EXERCISE PROMPT: Up to and including the line with "return sheet, area", return every line from the start of the entries below exactly.

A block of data

____

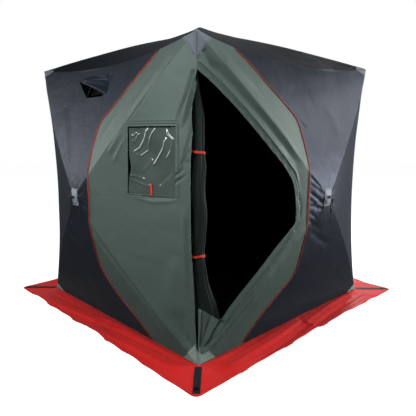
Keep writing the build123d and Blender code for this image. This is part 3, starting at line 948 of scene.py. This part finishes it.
# ---- Wall and roof cloth ----
def panel(name, wall, skin, slot, node_name, cell, keep=(), drop=()):
    """The cloth of a wall or a part of one, cut from a flat piece and lined in black."""
    sheet = flat_sheet(name, (-HALF, -HALF), (HALF, HALF), cell, keep, drop)
    lay_on(sheet, wall, wall.seams)
    give(sheet, skin, LINING)
    thicken(sheet, CLOTH, inner_slot=1)
    smooth(sheet)
    finish_piece(sheet, slot, node_name)


panel("roof_cloth", ROOF, SHADED_ROOF_CLOTH, "dark_fabric", "roof", ROOF_CELL)
panel("back_cloth", BACK, CHARCOAL, "dark_fabric", "back_wall", WIDE_CELL)
panel("left_cloth", LEFT, CHARCOAL, "dark_fabric", "left_wall", WIDE_CELL)
panel("front_cloth", FRONT, CHARCOAL, "dark_fabric", "front_wall", CELL, drop=[front_green, vent])
panel("right_cloth", RIGHT, CHARCOAL, "dark_fabric", "right_wall", CELL, drop=[right_green])
panel(
    "front_panel_cloth", FRONT, SAGE, "green_fabric", "front_panel", FINE_CELL, [front_green],
    [window, beyond_corner],
)
panel(
    "door_frame_cloth", RIGHT, SAGE, "green_fabric", "door_frame", FINE_CELL, [right_green],
    [doorway],
)


# ---- Patches, hems and borders laid on the walls ----
def sewn_on(name, wall, skin, outline, cell=PATCH_CELL, proud=PATCH, thickness=PATCH, drop=()):
    """A small piece of cloth sewn onto a wall, and its flat area."""
    xs, ys = zip(*outline)
    low = (max(min(xs) - cell, -HALF), max(min(ys) - cell, -HALF))
    high = (min(max(xs) + cell, HALF), min(max(ys) + cell, HALF))
    sheet = flat_sheet(name, low, high, cell, [outline], drop, diagonals=False)
    lay_on(sheet, wall, [stitch_line(outline)], proud)
    give(sheet, skin, LINING)
    area = face_area(sheet)
    thicken(sheet, thickness)
    smooth(sheet)
    return sheet, area


def patch_set(name, patches, slot, node_name):
    """Patches of one kind, cut from one cloth, as one piece."""
    whole = joined(name, [patch for patch, _ in patches])
    finish_piece(whole, slot, node_name)


CAP = [(0, 0), (130, 0), (52, 52), (0, 130)]
FEET = {  # by the side of the wall that they are on, because the two halves at a corner differ
    1: [(0, 0), (145, 0), (96, 30), (18, 122), (10, 84), (0, 78)],
    -1: [(0, 0), (140, 0), (62, 76), (18, 62), (0, 78)],
}
hub_patches = [sewn_on("hub_patch", wall, HUB_GREY, rectangle(*HUB_PATCH)) for wall in WALLS.values()]
hub_patches.append(sewn_on("hub_patch", ROOF, HUB_GREY, rectangle(*ROOF_PATCH)))
patch_set("hub_patch_cloth", hub_patches, "grey_patch", "hub_patches")

caps, feet = [], []
for wall in WALLS.values():
    for side in (-1, 1):
        caps.append(sewn_on("cap", wall, PATCH_GREY, at_corner(side, 1, CAP)))
        feet.append(sewn_on("foot", wall, FOOT_GREY, at_corner(side, -1, FEET[side])))
for side, end in ((-1, -1), (1, -1), (1, 1), (-1, 1)):
    caps.append(sewn_on("cap", ROOF, PATCH_GREY, at_corner(side, end, CAP)))
patch_set("corner_cap_cloth", caps, "grey_patch", "top_caps")
patch_set("foot_patch_cloth", feet, "grey_patch", "foot_patches")

# The doorway's hem is a folded band of the panel's own cloth, sewn down along its inner edge.
hem_band = [*door_edge, *reversed(shifted(door_edge, HEM))]
hem, hem_area = sewn_on("doorway_hem_cloth", RIGHT, SAGE, hem_band, 0.0045, proud=0.003, thickness=0.0025)
finish_piece(hem, "green_fabric", "door_binding")


# ---- Window: crumpled film behind a sewn border, with a red tape to pull its zip ----
FILM_RIDGES = [
    # short ones in the upper left corner
    (((416, 1322), (380, 1326), (352, 1330)), 0.0050, 0.0040),
    (((412, 1262), (388, 1252), (356, 1300)), 0.0045, 0.0045),
    (((414, 1296), (396, 1280), (372, 1306)), 0.0045, 0.0045),
    # long ones that hang from the upper edge
    (((300, 1332), (322, 1262), (352, 1216), (408, 1186)), 0.0070, 0.0050),
    (((254, 1330), (290, 1262), (300, 1200), (350, 1170), (404, 1184)), 0.0060, 0.0045),
    (((188, 1322), (180, 1290), (150, 1262), (162, 1200), (196, 1146)), 0.0060, 0.0045),
    (((190, 1276), (204, 1216), (236, 1164), (276, 1110)), 0.0075, 0.0055),
    # near the foot of the window
    (((432, 1062), (370, 1052), (330, 1040)), 0.0055, 0.0045),
    (((430, 1036), (350, 1012), (306, 1000), (300, 1024)), 0.0050, 0.0045),
    # broad soft ones
    (((150, 1180), (170, 1080), (250, 1000)), 0.0160, -0.0040),
    (((272, 1158), (346, 1072)), 0.0120, 0.0025),
]


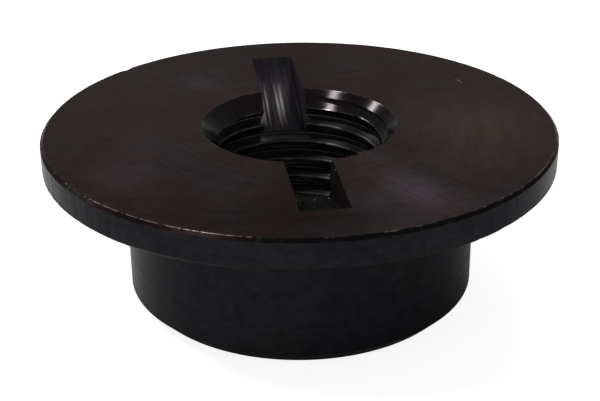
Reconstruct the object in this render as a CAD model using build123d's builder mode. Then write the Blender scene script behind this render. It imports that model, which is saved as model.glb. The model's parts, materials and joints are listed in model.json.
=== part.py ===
"""Flange nut with a slot across its top face.

A thin round flange and a plain round hub are turned in one piece, bored for a through thread,
countersunk at both mouths and slotted across the flange by a round cutter.

Millimetres. The origin is the centre of the hub's end face. +Z runs along the thread's axis, up
to the flange's top face, and the slot runs along Y.
"""

from build123d import *
import os

# Turned body
flange_diameter = 50.0
flange_thickness = 3.0
hub_diameter = 34.5
hub_length = 14.1

# Thread: nominal size and pitch, right hand
thread_diameter = 18.0
thread_pitch = 2.0

# Countersink at each mouth of the bore
countersink_diameter = 19.1
countersink_angle = 90.0

# Slot across the top face
slot_width = 4.45
slot_length = 39.3
slot_depth = 5.1
slot_offset = -0.45

# Edges
rim_edge_break = 0.3
hub_end_chamfer = 1.25
root_fillet = 0.4

# A metric internal thread's crests stand 5/8 of the basic triangle's height in from the nominal size
triangle_height = thread_pitch * 3**0.5 / 2
bore_diameter = thread_diameter - 2 * 5 / 8 * triangle_height

nut_height = hub_length + flange_thickness

# The cutter that leaves a slot of this length and depth in the top face
cutter_radius = (slot_length**2 / 4 + slot_depth**2) / (2 * slot_depth)
cutter_height = nut_height - slot_depth + cutter_radius


with BuildPart() as flange_nut:

    # Hub and flange, turned about the thread's axis
    with BuildSketch(Plane.XZ):
        with BuildLine():
            Polyline(
                (0, 0),
                (hub_diameter / 2, 0),
                (hub_diameter / 2, hub_length),
                (flange_diameter / 2, hub_length),
                (flange_diameter / 2, nut_height),
                (0, nut_height),
                close=True,
            )
        make_face()
    revolve(axis=Axis.Z)

    # The circles of the turned body, from the hub's end face up to the flange's top face
    circles = flange_nut.edges().filter_by(GeomType.CIRCLE)
    hub_end_edge = circles.group_by(Axis.Z)[0]
    root_edge = circles.group_by(Axis.Z)[1].sort_by(SortBy.RADIUS)[0]
    rim_edges = circles.group_by(SortBy.RADIUS)[-1]
    chamfer(hub_end_edge, length=hub_end_chamfer)
    chamfer(rim_edges, length=rim_edge_break)
    fillet(root_edge, radius=root_fillet)

    # Through bore, countersunk from both faces
    with Locations(Plane.XY.offset(nut_height), Plane.YX):
        CounterSinkHole(
            radius=bore_diameter / 2,
            counter_sink_radius=countersink_diameter / 2,
            counter_sink_angle=countersink_angle,
        )

    # Slot with the cutter's round floor, deepest where it crosses the bore
    with BuildSketch(Plane.YZ.offset(slot_offset)):
        with Locations((0, cutter_height)):
            Circle(cutter_radius)
    extrude(amount=slot_width / 2, both=True, mode=Mode.SUBTRACT)

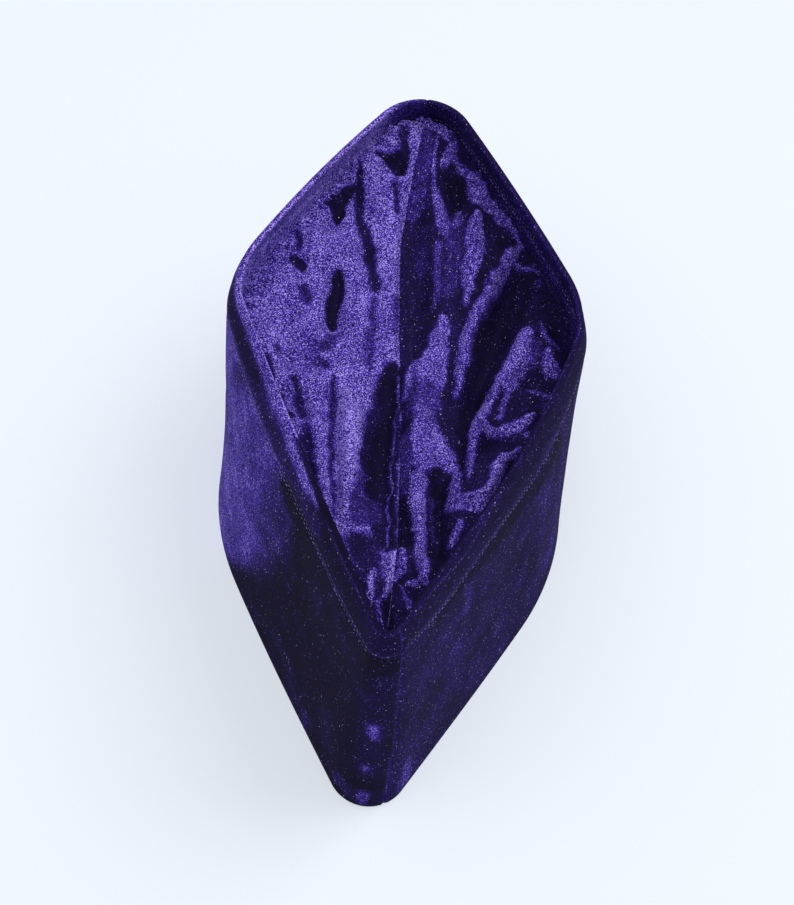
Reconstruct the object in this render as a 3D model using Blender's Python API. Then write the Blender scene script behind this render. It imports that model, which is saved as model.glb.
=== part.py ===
"""A boat-shaped velvet kufi cap, upright on the edge of its head opening.

Two stiffened side walls run from the front tip to the back tip, lean in towards the rim and
meet at a front and a back seam. The left one wraps round the front tip, so that the front seam
stands a little to the right of it. A slack crown of two panels hangs between them, gathered into
their inner faces below the rim, with one straight seam along the middle.
X goes across the cap, the front tip points to -Y, Z goes up, and all sizes are in metres.
"""

import math
from typing import NamedTuple

import bmesh
import bpy
import numpy as np

PART_NAME = "kufi_cap"

# Side walls
WALL_THICKNESS = 0.0024
RIM_HEIGHT = 0.1065  # the rim above the table at the front and back tips
RIM_DIP = 0.0122  # how much lower the rim is where the cap is widest
RIM_ROUNDING = 0.0010
SHOULDER_DROP = 0.0100  # from the rim down to its topstitch, where the wall is fullest
SHOULDER = {"left": 0.0018, "right": 0.0008}  # how far it swells there where the cap is widest
TIP_SHOULDER = 0.0010  # and at the two tips
SHOULDER_POWER = 1.5  # of the curve from the foot up to the shoulder

# The front seam: how far round from the tip it stands, by share of the wall's height
SEAM_LEVELS = (0.0, 0.4, 1.0)
SEAM_SHIFT = (0.0063, 0.0074, 0.0048)

# Crown
CROWN_THICKNESS = 0.0018
FRONT_DROP = 0.0130  # from the rim down to the line where the crown is gathered in
SIDE_DROP = 0.0200
BACK_DROP = 0.0090
CROWN_SAG = 0.0240  # how far the centre seam hangs below its two ends
CROWN_SLOPE = 1.5  # power of the crown's curve from the centre seam up to the wall
SEAM_SAG_POWER = 0.8
PUCKER_DEPTH = 0.0013
PUCKERS = 13  # main gathers along each side
FOLD_FADE = 0.009  # folds die out over this distance to the wall and to the two tips

PIECE_GAP = 0.0003

# Where the crown's centre seam runs: it strays a little from the middle of the cap
SEAM_STRAY_Y = (-0.110, -0.070, -0.020, 0.020, 0.060, 0.095)
SEAM_STRAY_X = (0.0005, 0.0020, 0.0005, -0.0025, -0.0050, -0.0020)
SEAM_SETTLING = 4.0  # how sharply the stray begins at the tips

# Mesh density
SECTIONS = 60  # along a side, closer together at the tips
TIP_CROWDING = 0.50
WALL_LEVELS = (0.0, 0.32, 0.64, 0.82, 0.91, 1.0)  # shares of the wall's height
CROWN_COLUMNS = 16
OUTLINE_POINTS = 400  # along half a loop, before it is cut into sections
WRAPPED_POINTS = 40  # of the other half, that lead up to the front tip
TANGENT_REACH = 0.002  # as a share of the half loop's length
ARC_STEPS = 24
CORNER_PASSES = 8
RIM_SEGMENTS = 2
SMOOTH_UP_TO = math.radians(40)
SAME_PLACE = 1e-6

SIDE_SIGN = {"left": -1.0, "right": 1.0}
OTHER_SIDE = {"left": "right", "right": "left"}


class Outline(NamedTuple):
    """One half of a pointed loop, from its front tip to its back tip."""

    half_width: float
    front_tip: float
    back_tip: float
    widest_y: float
    front_round: float
    side_round: float
    back_round: float
    front_bow: float
    back_bow: float


class Fold(NamedTuple):
    """A straight fold of the crown: a ridge, or with a height below zero a crease."""

    start_x: float
    start_y: float
    end_x: float
    end_y: float
    height: float
    half_width: float


class Dent(NamedTuple):
    """A soft dent in a wall, placed by its share of the length and of the height."""

    along: float
    up: float
    depth: float
    length: float
    height: float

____

FINAL RESULT:
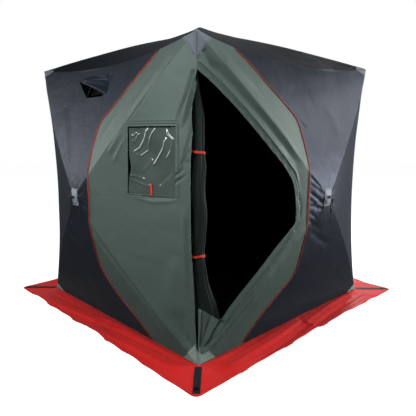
Keep writing the build123d and Blender code for this image. This is part 3, starting at line 948 of scene.py. This part finishes it.
# ---- Wall and roof cloth ----
def panel(name, wall, skin, slot, node_name, cell, keep=(), drop=()):
    """The cloth of a wall or a part of one, cut from a flat piece and lined in black."""
    sheet = flat_sheet(name, (-HALF, -HALF), (HALF, HALF), cell, keep, drop)
    lay_on(sheet, wall, wall.seams)
    give(sheet, skin, LINING)
    thicken(sheet, CLOTH, inner_slot=1)
    smooth(sheet)
    finish_piece(sheet, slot, node_name)


panel("roof_cloth", ROOF, SHADED_ROOF_CLOTH, "dark_fabric", "roof", ROOF_CELL)
panel("back_cloth", BACK, CHARCOAL, "dark_fabric", "back_wall", WIDE_CELL)
panel("left_cloth", LEFT, CHARCOAL, "dark_fabric", "left_wall", WIDE_CELL)
panel("front_cloth", FRONT, CHARCOAL, "dark_fabric", "front_wall", CELL, drop=[front_green, vent])
panel("right_cloth", RIGHT, CHARCOAL, "dark_fabric", "right_wall", CELL, drop=[right_green])
panel(
    "front_panel_cloth", FRONT, SAGE, "green_fabric", "front_panel", FINE_CELL, [front_green],
    [window, beyond_corner],
)
panel(
    "door_frame_cloth", RIGHT, SAGE, "green_fabric", "door_frame", FINE_CELL, [right_green],
    [doorway],
)


# ---- Patches, hems and borders laid on the walls ----
def sewn_on(name, wall, skin, outline, cell=PATCH_CELL, proud=PATCH, thickness=PATCH, drop=()):
    """A small piece of cloth sewn onto a wall, and its flat area."""
    xs, ys = zip(*outline)
    low = (max(min(xs) - cell, -HALF), max(min(ys) - cell, -HALF))
    high = (min(max(xs) + cell, HALF), min(max(ys) + cell, HALF))
    sheet = flat_sheet(name, low, high, cell, [outline], drop, diagonals=False)
    lay_on(sheet, wall, [stitch_line(outline)], proud)
    give(sheet, skin, LINING)
    area = face_area(sheet)
    thicken(sheet, thickness)
    smooth(sheet)
    return sheet, area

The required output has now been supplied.